The exercise - Go through the listing below and list every line with "their".

(Structured object records)
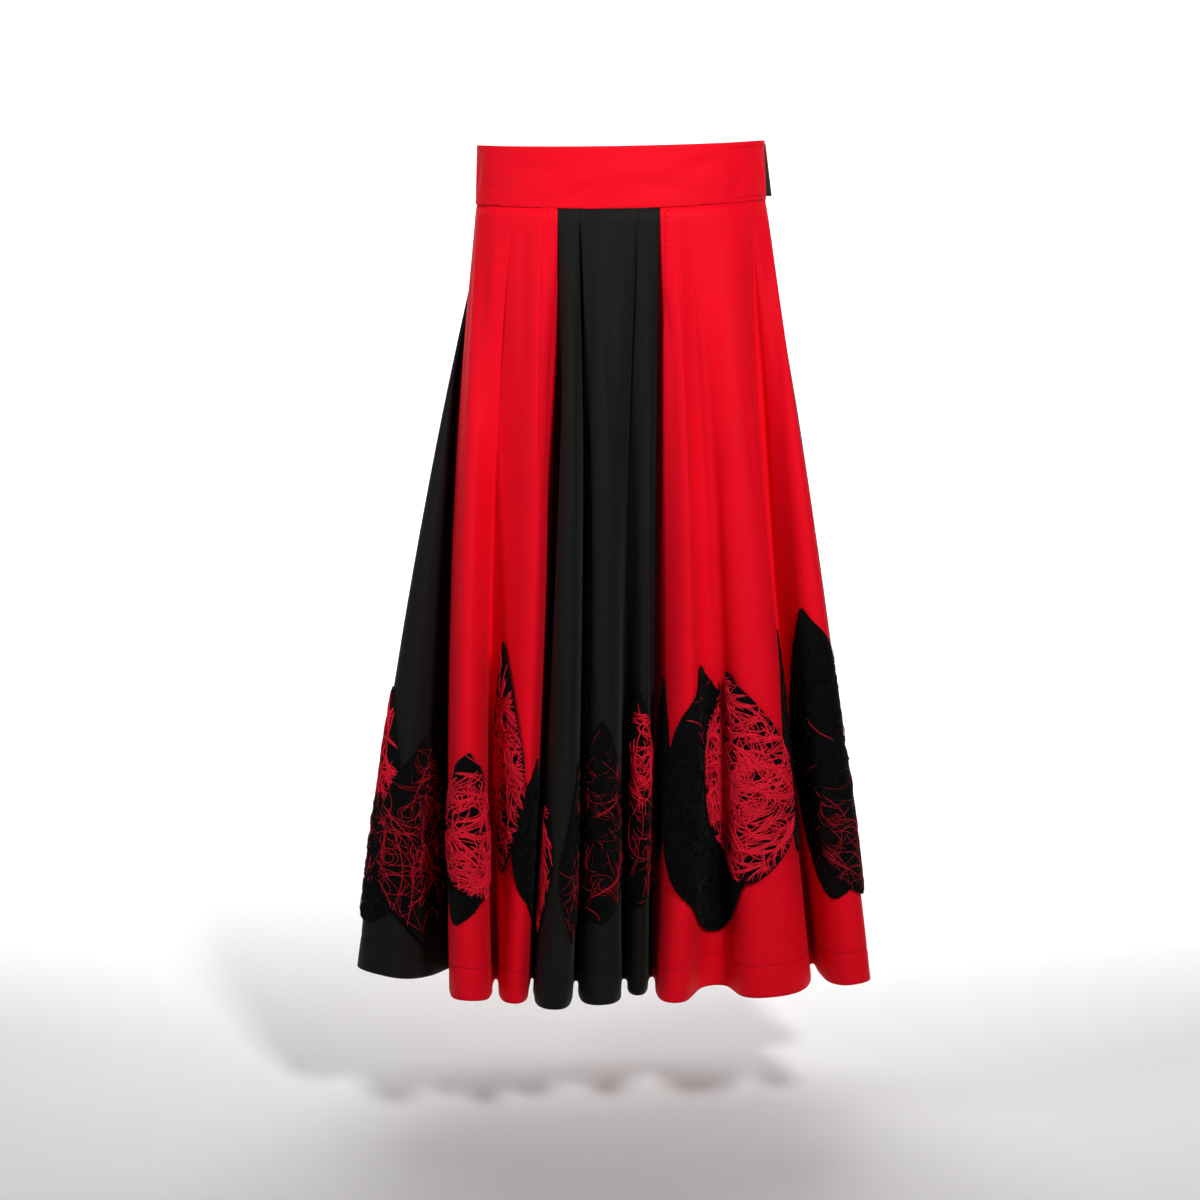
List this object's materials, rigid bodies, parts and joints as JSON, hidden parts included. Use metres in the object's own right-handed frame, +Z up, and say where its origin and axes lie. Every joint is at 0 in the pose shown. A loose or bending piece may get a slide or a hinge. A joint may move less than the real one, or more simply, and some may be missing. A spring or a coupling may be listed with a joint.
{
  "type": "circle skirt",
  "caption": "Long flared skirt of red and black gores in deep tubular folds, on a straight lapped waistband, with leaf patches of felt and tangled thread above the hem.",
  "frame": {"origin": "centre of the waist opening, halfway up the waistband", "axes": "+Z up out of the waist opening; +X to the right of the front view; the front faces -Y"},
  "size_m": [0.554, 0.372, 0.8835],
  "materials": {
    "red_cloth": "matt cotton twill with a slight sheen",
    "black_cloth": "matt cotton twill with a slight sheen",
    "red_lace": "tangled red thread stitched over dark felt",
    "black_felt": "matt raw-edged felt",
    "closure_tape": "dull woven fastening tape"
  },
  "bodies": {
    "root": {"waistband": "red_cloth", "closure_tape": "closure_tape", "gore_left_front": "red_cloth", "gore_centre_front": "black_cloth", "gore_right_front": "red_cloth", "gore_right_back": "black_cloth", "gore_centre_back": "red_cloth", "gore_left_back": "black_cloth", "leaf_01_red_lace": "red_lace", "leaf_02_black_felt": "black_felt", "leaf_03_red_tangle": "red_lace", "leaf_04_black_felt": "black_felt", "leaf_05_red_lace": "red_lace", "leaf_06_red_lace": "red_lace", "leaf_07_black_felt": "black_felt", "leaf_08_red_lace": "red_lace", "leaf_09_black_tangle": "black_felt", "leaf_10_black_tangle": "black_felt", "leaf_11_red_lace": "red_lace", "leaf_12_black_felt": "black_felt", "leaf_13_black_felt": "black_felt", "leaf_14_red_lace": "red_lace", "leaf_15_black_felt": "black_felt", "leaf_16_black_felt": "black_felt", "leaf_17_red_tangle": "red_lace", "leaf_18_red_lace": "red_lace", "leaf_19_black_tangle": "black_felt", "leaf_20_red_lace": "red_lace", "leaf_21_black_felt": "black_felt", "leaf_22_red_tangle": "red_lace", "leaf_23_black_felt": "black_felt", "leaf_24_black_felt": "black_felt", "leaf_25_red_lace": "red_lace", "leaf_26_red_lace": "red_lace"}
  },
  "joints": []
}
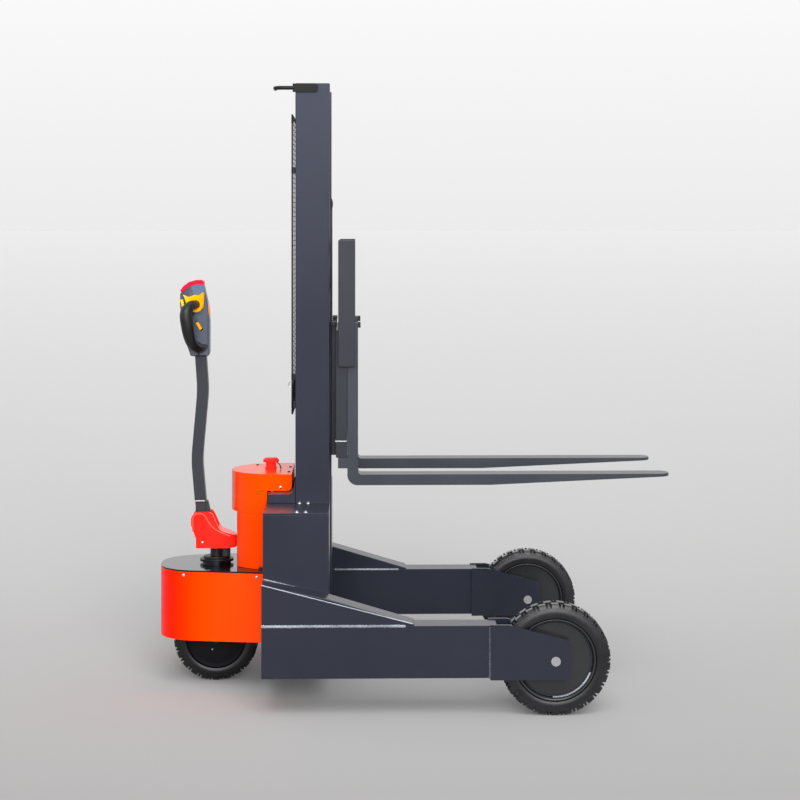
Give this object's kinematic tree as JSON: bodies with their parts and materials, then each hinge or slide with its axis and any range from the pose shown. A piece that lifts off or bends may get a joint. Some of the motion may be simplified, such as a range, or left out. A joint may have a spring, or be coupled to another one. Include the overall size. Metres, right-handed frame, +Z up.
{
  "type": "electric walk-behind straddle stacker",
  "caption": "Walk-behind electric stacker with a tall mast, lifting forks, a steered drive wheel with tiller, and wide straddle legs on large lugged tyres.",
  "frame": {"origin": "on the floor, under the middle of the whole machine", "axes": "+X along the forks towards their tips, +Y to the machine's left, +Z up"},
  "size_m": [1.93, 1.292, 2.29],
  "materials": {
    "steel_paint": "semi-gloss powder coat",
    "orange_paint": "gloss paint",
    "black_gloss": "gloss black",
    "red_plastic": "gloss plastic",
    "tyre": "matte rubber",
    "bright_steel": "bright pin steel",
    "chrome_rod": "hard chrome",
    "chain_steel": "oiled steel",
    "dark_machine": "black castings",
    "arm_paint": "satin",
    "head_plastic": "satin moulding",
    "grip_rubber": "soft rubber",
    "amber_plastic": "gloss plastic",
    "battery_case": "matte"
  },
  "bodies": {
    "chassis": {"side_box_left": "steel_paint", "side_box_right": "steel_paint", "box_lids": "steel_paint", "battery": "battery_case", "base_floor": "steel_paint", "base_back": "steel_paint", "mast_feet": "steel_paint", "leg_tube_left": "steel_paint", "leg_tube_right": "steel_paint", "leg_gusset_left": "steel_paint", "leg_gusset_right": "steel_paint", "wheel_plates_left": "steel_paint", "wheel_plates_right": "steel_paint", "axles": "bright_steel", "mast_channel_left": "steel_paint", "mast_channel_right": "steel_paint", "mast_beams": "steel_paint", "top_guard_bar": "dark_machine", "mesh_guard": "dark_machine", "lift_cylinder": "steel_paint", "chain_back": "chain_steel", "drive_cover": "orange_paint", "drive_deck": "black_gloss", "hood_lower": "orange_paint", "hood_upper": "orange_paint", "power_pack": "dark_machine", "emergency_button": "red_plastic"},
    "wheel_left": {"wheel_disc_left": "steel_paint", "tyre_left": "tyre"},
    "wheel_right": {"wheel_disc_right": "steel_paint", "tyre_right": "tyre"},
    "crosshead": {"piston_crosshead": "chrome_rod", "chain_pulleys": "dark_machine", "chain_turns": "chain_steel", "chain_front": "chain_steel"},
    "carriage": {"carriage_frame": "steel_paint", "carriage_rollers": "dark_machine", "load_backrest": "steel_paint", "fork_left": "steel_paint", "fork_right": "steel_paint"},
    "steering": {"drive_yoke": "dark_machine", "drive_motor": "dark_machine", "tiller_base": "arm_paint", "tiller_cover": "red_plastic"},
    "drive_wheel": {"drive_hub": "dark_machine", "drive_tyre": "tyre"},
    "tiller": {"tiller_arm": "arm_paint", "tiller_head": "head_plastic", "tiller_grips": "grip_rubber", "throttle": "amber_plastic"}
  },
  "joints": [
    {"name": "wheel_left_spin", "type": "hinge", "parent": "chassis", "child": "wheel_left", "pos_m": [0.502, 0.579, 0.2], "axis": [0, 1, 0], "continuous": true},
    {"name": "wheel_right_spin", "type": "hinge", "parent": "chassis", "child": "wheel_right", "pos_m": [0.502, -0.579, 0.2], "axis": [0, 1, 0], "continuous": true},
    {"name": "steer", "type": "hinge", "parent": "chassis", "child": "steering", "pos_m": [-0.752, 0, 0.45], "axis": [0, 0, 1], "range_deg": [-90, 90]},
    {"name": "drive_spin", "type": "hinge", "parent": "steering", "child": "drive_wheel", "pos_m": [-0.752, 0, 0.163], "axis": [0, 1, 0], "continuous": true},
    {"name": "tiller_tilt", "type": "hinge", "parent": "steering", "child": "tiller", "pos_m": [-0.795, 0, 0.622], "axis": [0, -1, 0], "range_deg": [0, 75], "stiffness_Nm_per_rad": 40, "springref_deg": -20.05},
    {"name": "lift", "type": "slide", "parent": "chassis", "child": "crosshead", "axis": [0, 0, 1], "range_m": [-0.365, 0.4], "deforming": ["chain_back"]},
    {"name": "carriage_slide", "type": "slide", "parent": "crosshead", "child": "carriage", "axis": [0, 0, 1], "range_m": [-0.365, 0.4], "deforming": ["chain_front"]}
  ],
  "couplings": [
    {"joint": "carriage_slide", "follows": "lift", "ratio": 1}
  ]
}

The reply -
Give this object's kinematic tree as JSON: bodies with their parts and materials, then each hinge or slide with its axis and any range from the pose shown. A piece that lifts off or bends may get a joint. Some of the motion may be simplified, such as a range, or left out. A joint may have a spring, or be coupled to another one. Include the overall size. Metres, right-handed frame, +Z up.
  "frame": {"origin": "on the floor, under the middle of the whole machine", "axes": "+X along the forks towards their tips, +Y to the machine's left, +Z up"},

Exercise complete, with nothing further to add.